In life, their tastes sometimes differ. Ghosh loves the mountains, Thomas the sea. But their interests have converged, they say, since they married in 2015. One passion that unites them is telling true stories in ways that engage and, yes, entertain.
“For me, the thumb rule is, will my grandmother enjoy this,” says Ghosh. “We made the decision early to do work that resonates and never compromise on the dignity of our subjects. That’s our core ethos,” adds Thomas.
The duo works on independent projects between commissioned work, which is the bread-and-butter of their company. Their last independent film, Timbaktu, was a documentary on the intimate relationship between farmers and their land in rural Anantapur, Andhra Pradesh; it won the National Award for Best Environment Film in 2013.

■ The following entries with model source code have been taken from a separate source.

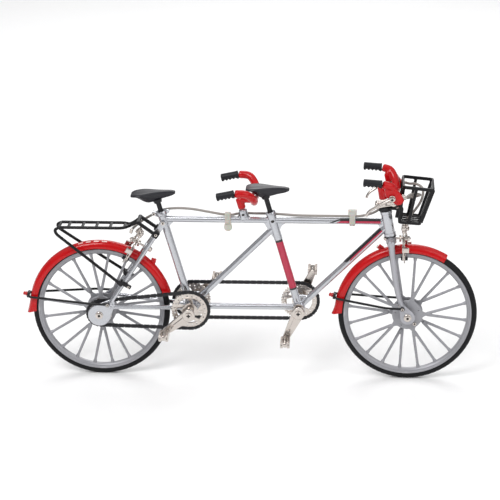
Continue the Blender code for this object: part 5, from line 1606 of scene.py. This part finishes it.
def caliper_arm(prefix, hand, side, near, spot, out, up):
    """One flat curved arm with its hub, cable end, spring peg and pad holder."""
    mid = near + ARM_HALF_THICK
    rider = f"{prefix}_arm_{hand}_body"
    lower = smooth_path([spot(mid, side * 0.2, 0.2), spot(mid, side * 3.5, -1.4),
                         spot(mid, side * 4.85, -4.4), spot(mid, side * 4.8, -8.0),
                         spot(mid, side * 4.1, -10.3)], 6)
    upper = smooth_path([spot(mid, side * 0.3, 0.2), spot(mid, side * 1.9, 2.4),
                         spot(mid, side * 2.3, 5.0)], 6)

    def strap(width, last):
        def section(i):
            wide = (width - 0.35 * i / last) * MM
            return [(u * wide, v * 0.95 * MM) for u, v in box_outline(1.0, 1.0, 0.45)]
        return section

    pieces = [turned("hub", [(0.76, 0), (1.6, 0), (1.7, 0.15), (1.7, 0.95), (1.6, 1.1),
                             (0.76, 1.1)],
                     spot(near, 0, 0), out, 32, True),
              sweep("lower", lower, strap(2.5, len(lower) - 1), out),
              sweep("upper", upper, strap(2.2, len(upper) - 1), out),
              rod("peg", spot(mid - 0.8, side * 4.2, -3.2), spot(mid + 1.0, side * 4.2, -3.2),
                  0.42 * MM, 14),
              rod("anchor", spot(mid - 0.9, side * 2.2, 4.6), spot(mid + 1.2, side * 2.2, 4.6),
                  1.1 * MM, 20),
              rod("holder", spot(0.9, side * 4.2, -10.0), spot(0.9, side * 3.2, -10.0), 0.75 * MM,
                  18)]
    body = joined(f"{prefix}_caliper_{hand}", pieces)
    dress(body, rider, "nickel", f"{prefix}_brake_arm_{hand}")
    turn = Matrix((out, Y, up)).transposed().to_4x4()

    def turned_block(name, size, place):
        made = block(name, size, Vector((0, 0, 0)), 0, 0.25 * MM)
        made.matrix_world = Matrix.Translation(place) @ turn
        return joined(name, [made])

    dress(turned_block(f"{prefix}_pad_{hand}", (3.6 * MM, 0.9 * MM, 1.8 * MM),
                       spot(1.2, side * 3.15, -10.0)), rider, "grip_black")
    dress(turned_block(f"{prefix}_cheek_{hand}", (3.6 * MM, 1.4 * MM, 2.6 * MM),
                       spot(mid + 1.2, side * 5.3, -4.8)), rider, "nickel")
    barrel = turned(f"{prefix}_barrel_{hand}", [(0.5, 0), (1.0, 0), (1.25, 0.3), (1.25, 1.5),
                                                (0.8, 1.7), (0.7, 2.6), (0.4, 2.8)],
                    spot(mid, side * 2.3, 5.0), up, 18)
    dress(barrel, rider, "nickel")
    for name, a, y, u, r in (("clamp", mid + 1.15, 2.2, 4.6, 1.05),
                             ("elbow", mid + 0.5, 4.4, -4.4, 0.95),
                             ("holder", mid + 0.5, 4.7, -8.4, 0.7)):
        screw(f"{prefix}_{name}_screw_{hand}", spot(a, side * y, u), out, r, 0.45, rider,
              "hex")
    coil = smooth_path([spot(near + 1.0, side * 1.2, 0.9), spot(near + 1.2, side * 2.6, 1.2),
                        spot(near + 1.1, side * 3.9, -0.6), spot(near + 1.0, side * 4.3, -3.0)], 5)
    dress(bar(f"{prefix}_spring_{hand}", coil, 0.24 * MM, sides=10), rider, "nickel")
    if side < 0:
        hook = smooth_path([spot(near + 1.3, side * 3.2, -7.0), spot(near + 1.5, side * 2.6, -10.0),
                            spot(near + 1.3, side * 2.9, -12.6)], 5)
        dress(bar(f"{prefix}_hook_{hand}", hook, 0.36 * MM, sides=12), rider, "nickel")


def brakes():
    out = Vector((-0.866, 0, 0.5))
    brake("rear", at(19.6, 0, 73.0), out, Vector((0.5, 0, 0.866)), at(25.6, 0, 69.5), "frame")
    brake("front", at(156.6, 0, 77.0), X, Z, at(148.8, 0, 77.0), "steering")
    dress(rod("rear_cable_stop", at(16.3, 0, 77.9), at(16.9, 0, 80.1), 0.85 * MM, 24), "frame",
          "nickel")
    dress(rod("front_cable_stop", at(156.8, -0.4, 82.6), at(157.2, -0.3, 85.4), 0.85 * MM, 24),
          "steering", "nickel")


# ---------------------------------------------------------------- cables and their clips
CABLE_D = 1.3 * MM
REAR_CABLE = ((16.6, 0, 79.4), (18.2, 3.6, 80.4), (21.8, 7.7, 82.4), (26.4, 7.2, 85.4),
              (32.4, 4.0, 89.4), (40.0, 1.2, 91.4), (48.0, 0.3, 91.4), (56.0, 0.0, 90.2),
              (64.0, 0.0, 88.8), (68.6, 0.1, 88.5), (71.4, 2.0, 88.5), (75.0, 3.3, 88.5),
              (82.0, 3.3, 88.4), (89.0, 3.3, 88.4), (96.0, 2.2, 88.4), (104.0, 0.5, 88.5),
              (118.0, 0.0, 88.6), (128.0, 0.0, 88.6), (133.6, 0.1, 88.6), (138.0, 1.6, 88.9),
              (142.0, 3.9, 89.6), (145.8, 5.4, 91.6), (149.4, 5.7, 93.7), (153.2, 5.0, 95.2),
              (158.4, 3.4, 97.6), (163.2, 0.4, 99.6), (165.2, -2.8, 101.4), (162.9, -5.4, 102.7),
              (159.9, -8.9, 103.3), (158.0, -12.8, 103.0))
BLEND_START, BLEND_END = at(136.0, 1.0, 88.8), at(149.4, 5.7, 93.7)
FRONT_CABLE = ((158.0, 12.8, 103.0), (160.1, 9.6, 103.5), (163.4, 6.2, 104.4), (166.6, 3.0, 102.8),
               (166.0, 0.8, 97.6), (162.4, 0.0, 91.8), (158.4, 0.0, 87.0), (156.9, -0.4, 84.0))


def cable(name, route):
    """A smooth tube along a route, with the path it follows and its length."""
    path = smooth_path([at(*point) for point in route], 6)
    body = bar(name, path, CABLE_D / 2, sides=16, chamfer=0.05)
    length = sum((b - a).length for a, b in zip(path, path[1:]))
    return body, path, length


def cables():
    rear, path, length = cable("rear_cable_sheath", REAR_CABLE)
    polish(rear, "cable_grey", 32)
    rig.slot(rear, "cable_grey")
    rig.replaces(rear, "rear_brake_cable", "rear_cable_lead")
    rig.blend(rear, "frame", "steering", BLEND_START, BLEND_END)
    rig.cord(rear, exit=path[0], length=length, diameter=CABLE_D, far_end="object",
            stiffness="stiff", lay="loose", path=path)
    front, path, length = cable("front_cable_sheath", FRONT_CABLE)
    dress(front, "steering", "cable_grey", "front_brake_cable")
    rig.cord(front, exit=path[0], length=length, diameter=CABLE_D, far_end="object",
            stiffness="stiff", lay="loose", path=path)


def clip(name, x, tail_down, node):
    """A milky silicone clip: a figure of eight round tube and cable, with a pull tab."""
    outer = belt((0.0, 86 * MM), 2.55 * MM, (0.0, 88.6 * MM), 1.5 * MM, 24)
    inner = belt((0.0, 86 * MM), 1.85 * MM, (0.0, 88.6 * MM), 0.8 * MM, 24)
    ring = slab("ring", [outer, inner], 3.0 * MM, Matrix.Translation((x, 0, 0)) @ END_VIEW,
                0.2 * MM)
    if tail_down:
        tab = slab("tab", [belt((x, 81.9 * MM), 2.1 * MM, (x, 84.2 * MM), 1.6 * MM, 20)], 1.8 * MM,
                   SIDE_VIEW, 0.4 * MM)
    else:
        tab = block("tab", (4.4 * MM, 2.4 * MM, 3.0 * MM), Vector((x, 0, 90.7 * MM)), 0, 0.5 * MM)
    dress(cast(name, [ring, tab], 0.16 * MM, 4), "frame", "clip_clear", node, sharp=50)


# ---------------------------------------------------------------- saddles
# Stations along a saddle: share of the half length, shares of width and depth, lift in mm.
SADDLE_STATIONS = ((-1.0, 0.42, 0.05, -1.2), (-0.985, 0.56, 0.08, -1.1), (-0.93, 0.74, 0.12, -0.9),
            (-0.8, 0.88, 0.26, -0.65), (-0.6, 0.94, 0.58, -0.4), (-0.4, 0.9, 0.94, -0.2),
            (-0.22, 0.76, 1.12, -0.08), (0.0, 0.58, 1.0, 0.0), (0.2, 0.44, 0.84, 0.0),
            (0.4, 0.36, 0.68, 0.0), (0.6, 0.31, 0.54, 0.0), (0.8, 0.27, 0.44, 0.0),
            (0.93, 0.22, 0.34, -0.05), (0.985, 0.15, 0.24, -0.15), (1.0, 0.07, 0.1, -0.3))
# Its cross-section, in shares of the half width and of the depth.
SADDLE_SECTION = ((-1.0, -0.10), (-0.99, 0.02), (-0.93, 0.13), (-0.80, 0.19), (-0.45, 0.17),
           (0.0, 0.15), (0.45, 0.17), (0.80, 0.19), (0.93, 0.13), (0.99, 0.02), (1.0, -0.10),
           (0.95, -0.24), (0.74, -0.5), (0.46, -0.86), (0.22, -1.0), (0.0, -1.02), (-0.22, -1.0),
           (-0.46, -0.86), (-0.74, -0.5), (-0.95, -0.24))
SADDLE_HALF_WIDTH = 6.4 * MM
SADDLE_DEPTH_UNDER, SADDLE_DEPTH_TOP = 4.9, 4.6


def saddle(prefix, seat_top, seat_down, middle, tilt_deg, length, post_length):
    """A moulded saddle: dished top, rolled rim, wedge underneath, and its post and clamp."""
    body = f"{prefix}_seat"
    half = length / 2
    turn = Matrix.Rotation(math.radians(tilt_deg), 3, "Y")
    rings = []
    for along, wide, deep, lift in SADDLE_STATIONS:
        ring = []
        for y, z in SADDLE_SECTION:
            depth = (SADDLE_DEPTH_UNDER * deep if z < -0.1 else SADDLE_DEPTH_TOP) * MM
            soft = 1.0 if abs(along) < 0.9 else 0.8
            ring.append(middle + turn @ Vector((half * along, SADDLE_HALF_WIDTH * wide * y,
                                                depth * z * soft + lift * MM)))
        rings.append(ring)
    shell = loft(f"{prefix}_saddle_shell", rings)
    subdivision = shell.modifiers.new("Smooth", "SUBSURF")
    subdivision.levels = 2
    subdivision.render_levels = 2
    shell = baked(shell)
    shell.name = f"{prefix}_saddle_shell"
    dress(shell, body, "saddle_black", f"{prefix}_saddle", sharp=70)
    top = seat_top - seat_down * post_length
    post = rod("post", top, seat_top + seat_down * 9.5 * MM, 1.3 * MM, 32)
    collar = turned("collar", [(1.32, 0), (2.0, 0.2), (2.3, 1.2), (2.3, 2.0), (1.32, 2.2)],
                    top + seat_down * 0.5 * MM, -seat_down, 32, True)
    dress(joined(f"{prefix}_post", [post, collar]), body, "satin_black", f"{prefix}_seat_post")


def saddles():
    saddle("stoker", STOKER_SEAT_TOP, STOKER_SEAT_DOWN, at(28.4, 0, 100.2), -2.0, 23.0 * MM,
           5.2 * MM)
    saddle("captain", CAPTAIN_SEAT_TOP, CAPTAIN_SEAT_DOWN, at(87.4, 0, 103.4), 3.0, 22.4 * MM,
           7.9 * MM)


# ---------------------------------------------------------------- assembly
camera()
cables()
studio()
wheels()
bike_frame()
fork()
bracket()
stem()
captain_bar()
stoker_bar()
grips()
levers()
basket()
fenders()
rack()
drive()
brakes()
clip("cable_clip_rear_band", 66.9 * MM, True, "cable_clip_rear")
clip("cable_clip_front_band", 130.9 * MM, False, "cable_clip_front")
saddles()

shown_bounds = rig.bounds()
with open("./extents.json", "w") as file:
    json.dump({"cad": [list(corner) for corner in cad_bounds],
               "visual": [list(corner) for corner in shown_bounds]}, file)
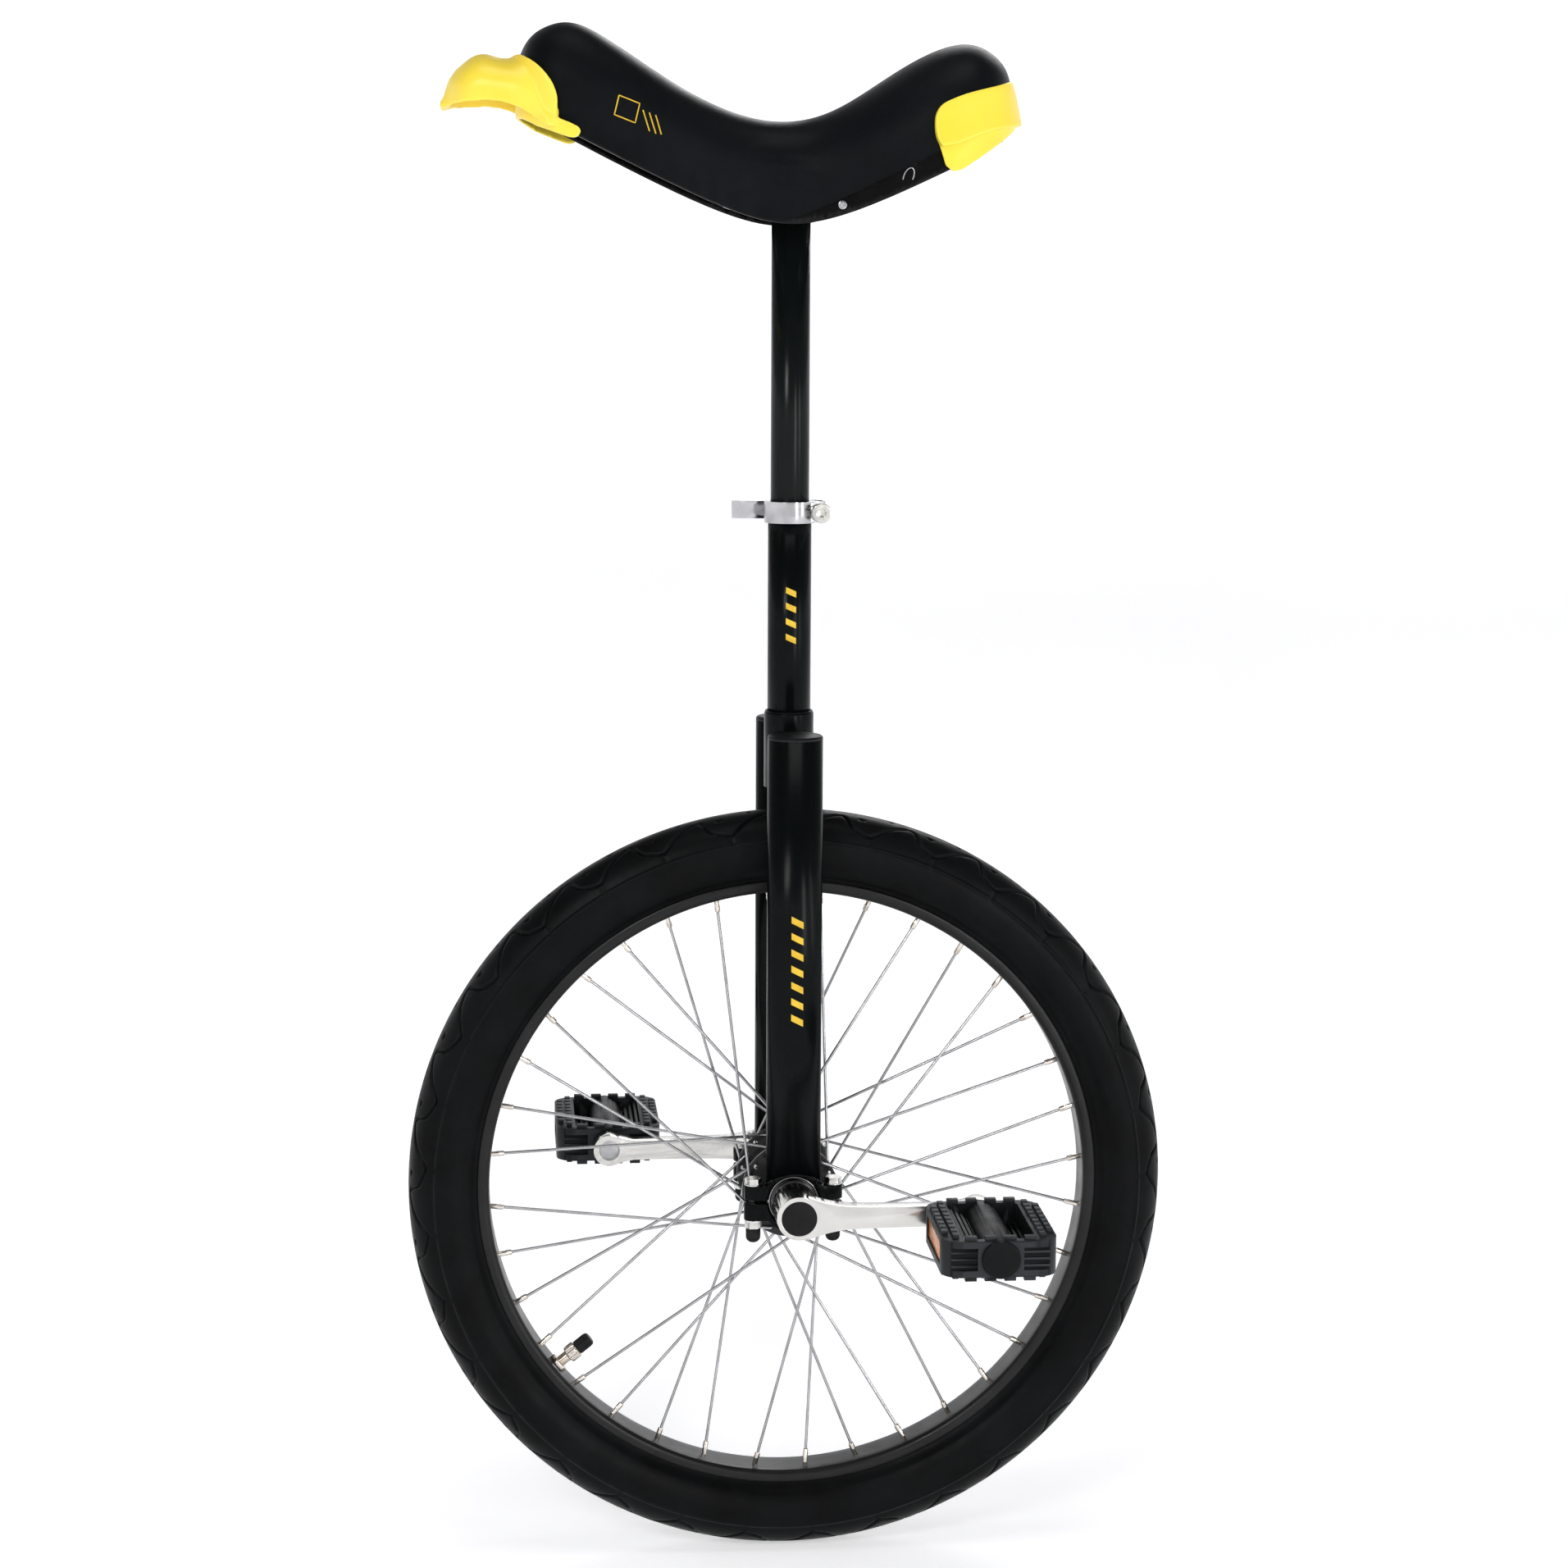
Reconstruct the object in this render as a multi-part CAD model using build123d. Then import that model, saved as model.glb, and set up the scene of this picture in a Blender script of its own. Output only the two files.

They’re sensitive to the power dynamics of shooting a documentary. “We are constantly working on how to make that relationship one of dignity, and make people relatable,” says Thomas. It’s been rewarding to have viewers at screenings around the world walk up to them and tell them how the story of Writing with Fire resonated. “Injustice resonates around the world,” says Thomas.
What also worked, say Thomas and Ghosh, was the unique story of these women — bosses, colleagues, reporters, friends, vanguards, entrepreneurs. “They do serious work, but also carry a sense of levity and lightness,” Thomas says. “They make the film human. They prove that life is hard but also beautiful.”